With such an example it was only natural that the son should closely identify himself with the public affairs of the country and his keen insight has enabled him to do much to advance the interests of both the farming and pastoral industry. Mr. Phillips long ago recognised that it would be the height of absurdity to utilise the beautiful agricultural lands which form part of his estate for grazing purposes only, so he determined to devote it more to farming. He accordingly subdivided the agricultural land into farms of 300 acres each, which he has let out to tenants on the co-operative system, the landlord taking a fourth share of the crops and the tenant the remainder. By this equitable system the tenants are not handicapped by having to make up arrears of rent after a bad season. It has also the effect of encouraging the farmer to make the best use of the land. The pity is that this or some similar principle is not more widely followed.

Mr. Phillips is a stock-breeder on an extensive scale, and the land which he has retained for grazing purposes carries some 4,000 head of cattle and 11,000 sheep.

This gentleman, whose family has been associated with the whole history of the colony, strives to advance, not only the district he represents, but the colony at large. His district, the Irwin, covers an enormous area, and has Dongarra for its centre, and also brings in Mingenew, which is close to a point at which the Midland Railway touches. Mr. Phillips is a member of the Irwin Roads Board, to which he was elected in 1883, and of which he has been the chairman on several occasions. When Responsible Government was inaugurated in the colony, he was returned for the Irwin constituency in the Legislative Assembly without opposition, and in the election of 1894 he was also unopposed.
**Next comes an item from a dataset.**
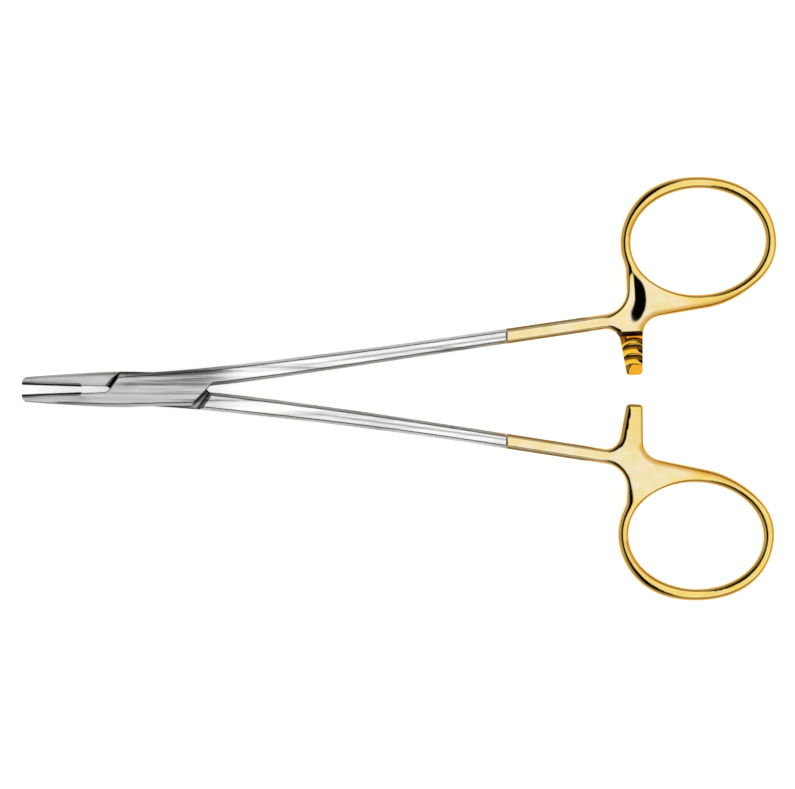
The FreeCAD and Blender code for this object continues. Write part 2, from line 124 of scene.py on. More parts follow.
def ground_steel(tree, place, x, y):
    """Colour, roughness and fine streaks of the ground faces. The tone is the streaks plus a lift that
    depends on the place: box falls from 1 to 0 behind the cheeks, and jaw rises to 1 in front of them."""
    fine, broad = streaks(tree, place, 0.3, 9.0, 4.0), streaks(tree, place, 1.5, 40.0, 1.0)
    tone = add(tree, "ShaderNodeMix", Factor=0.68, in2=fine, in3=broad).outputs[0]
    box = add(tree, "ShaderNodeMapRange", SMOOTH, in0=x, in1=10 * MM, in2=24 * MM, in3=1.0,
              in4=0.0).outputs[0]
    jaw = add(tree, "ShaderNodeMapRange", in0=x, in1=-6 * MM, in2=-13 * MM).outputs[0]
    # painted shade: the cheeks grow darker from y = 0.2 to 1.6 mm, over their upper half
    deep = add(tree, "ShaderNodeMapRange", SMOOTH, in0=y, in1=0.2 * MM, in2=1.6 * MM, in3=0.0,
               in4=-0.075).outputs[0]
    deep = add(tree, "ShaderNodeMath", TIMES, in0=deep, in1=box).outputs[0]
    lift = add(tree, "ShaderNodeMapRange", in0=box, in3=0.15, in4=0.06).outputs[0]
    lift = add(tree, "ShaderNodeMath", TIMES_PLUS, in0=jaw, in1=0.14, in2=lift).outputs[0]
    lift = add(tree, "ShaderNodeMath", in0=deep, in1=lift).outputs[0]
    tone = add(tree, "ShaderNodeMath", in0=tone, in1=lift).outputs[0]
    greys = ((0.38, "#6C6C6B"), (0.47, "#ABABA9"), (0.57, "#E8E8E6"), (0.72, "#FFFFFF"))
    colour = add(tree, "ShaderNodeValToRGB", Fac=tone, stops=greys).outputs[0]
    rough = add(tree, "ShaderNodeMapRange", in0=box, in3=0.10, in4=0.28).outputs[0]
    rough = add(tree, "ShaderNodeMath", TIMES_PLUS, in0=jaw, in1=0.42, in2=rough).outputs[0]
    rough = add(tree, "ShaderNodeMath", TIMES_PLUS, in0=fine, in1=0.12, in2=rough).outputs[0]
    return colour, rough, fine


# %% [markdown]
# ## Streak, broken corners and painted dark lines on the steel
# A darker streak runs down each shank. The corners are broken with a polishing stick, which leaves them
# narrower and smoother than the ground faces, and along the upper ones a painted dark reflection is laid.
# They could be cut into the mesh, but the Bevel node finds them without a change to the shape: at a corner
# the rounded normal turns away from the true one. Where the rivet and the inserts are ground flush with the
# arm, no corner is broken.

# %% Streak and broken corners
GRIP_SLOPE = math.tan(math.radians(2))  # the gripping faces lie 2 degrees to either side of the X axis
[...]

Mr. Phillips was gazetted a J.P. in 1885. As far back as the early thirties his father was a landholder in the colony, and his sterling efforts to overcome the obstacles which beset the path of settlers in the initial stages of Western Australian history contributed much to the successful outcome of the settlement. Through the long roll of succeeding years the name of Phillips has been prominent in the colony. Mr. S. P. Phillips has occupied high positions in the colony, both in and out of Parliament, and enjoys a reputation for worth and honest dealing which tends to the glorification of Western Australia. Thus the foundation of a house of landed proprietors has been laid in the colony, and the toils and battles of the pioneer have been as glorious and admirable as any doughty deeds done by an invading Norman or the founder of any English aristocratic family. Separate the trammels and the autocratic power and the lover of history would wish that strong healthy bodied and minded ancestral houses may be established, and go down through the years in the quiet rural arenas of Western Australia.